# [Wet Thumb Forum]-Milwaukee MA957 Regulator installation mishap?



## trace_lynn (Mar 4, 2003)

Okay I am miffed.







I ordered the Milwaukee MA957 regulator w/solenoid, bubble counter attached. Got the regulator thursday, got the 10lb CO2 bottle today, came home and started setting it all up.

Followed the directions included and they were just flat wrong! It states (shortened version) fill bubble counter 1/2 full water but make sure the needle valve is closed before filling with water.

_Below on their directions is says that to open the needle valve you turn it clockwise so I turned it counter-clockwise to close the valve (makes common sense)._

Anyhow, after trying to get a reading on my low pressure gauge of 10 lbs, I kept having gas escape and bubbles show (even though the needle valve was suppose to be closed). Therefore, I turned the needle valve immediately all the way back the other way (clockwise which was opposite what the directions said) and the needle valve closed stopping the bubbles and gas flow.

Now, my question is, did water get into the solenoid and regulator during this time and should I request a new one (because their directions are wrong)?

Also, what pressure psi should the low side be set at. I have it at 15 now because everytime I set it at 10 (those darn directions again), I end up with no bubbles after about 30 minutes running into the bubble counter.

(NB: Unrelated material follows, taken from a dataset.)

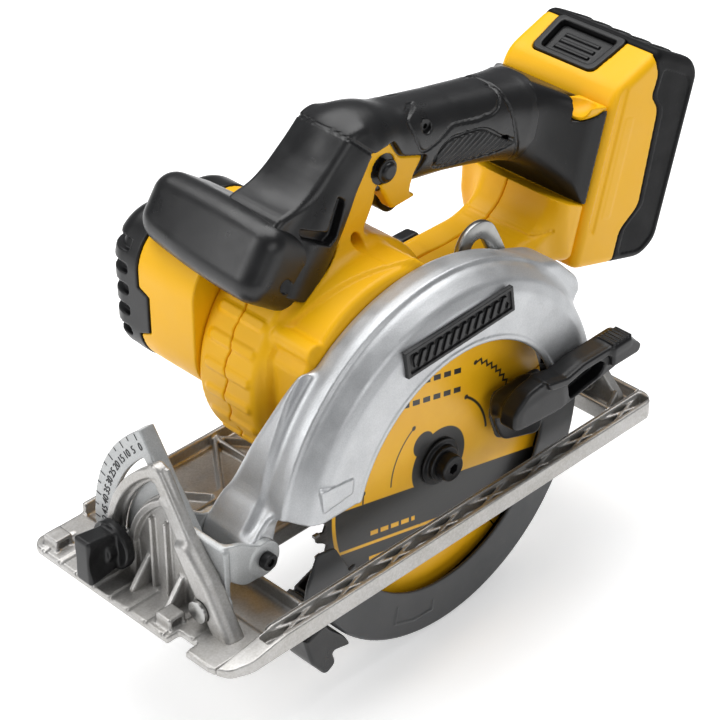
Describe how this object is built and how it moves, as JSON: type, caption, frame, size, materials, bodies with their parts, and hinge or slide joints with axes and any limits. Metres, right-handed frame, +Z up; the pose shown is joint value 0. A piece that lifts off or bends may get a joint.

I looked up on the internet and found where they had incorrectly "re-typed" the line that caused the needle valve clockwise/counter-clockwise discrepancy here Automated Aquarium Systems

So, do you think I totally messed this regulator up or not?

Thanks,
Tracy

Tracy
Ummm, Is it suppose to do that!?


----------



## trace_lynn (Mar 4, 2003)

Okay I am miffed.







I ordered the Milwaukee MA957 regulator w/solenoid, bubble counter attached. Got the regulator thursday, got the 10lb CO2 bottle today, came home and started setting it all up.

Followed the directions included and they were just flat wrong! It states (shortened version) fill bubble counter 1/2 full water but make sure the needle valve is closed before filling with water.

_Below on their directions is says that to open the needle valve you turn it clockwise so I turned it counter-clockwise to close the valve (makes common sense)._

Anyhow, after trying to get a reading on my low pressure gauge of 10 lbs, I kept having gas escape and bubbles show (even though the needle valve was suppose to be closed). Therefore, I turned the needle valve immediately all the way back the other way (clockwise which was opposite what the directions said) and the needle valve closed stopping the bubbles and gas flow.

Now, my question is, did water get into the solenoid and regulator during this time and should I request a new one (because their directions are wrong)?

Also, what pressure psi should the low side be set at. I have it at 15 now because everytime I set it at 10 (those darn directions again), I end up with no bubbles after about 30 minutes running into the bubble counter.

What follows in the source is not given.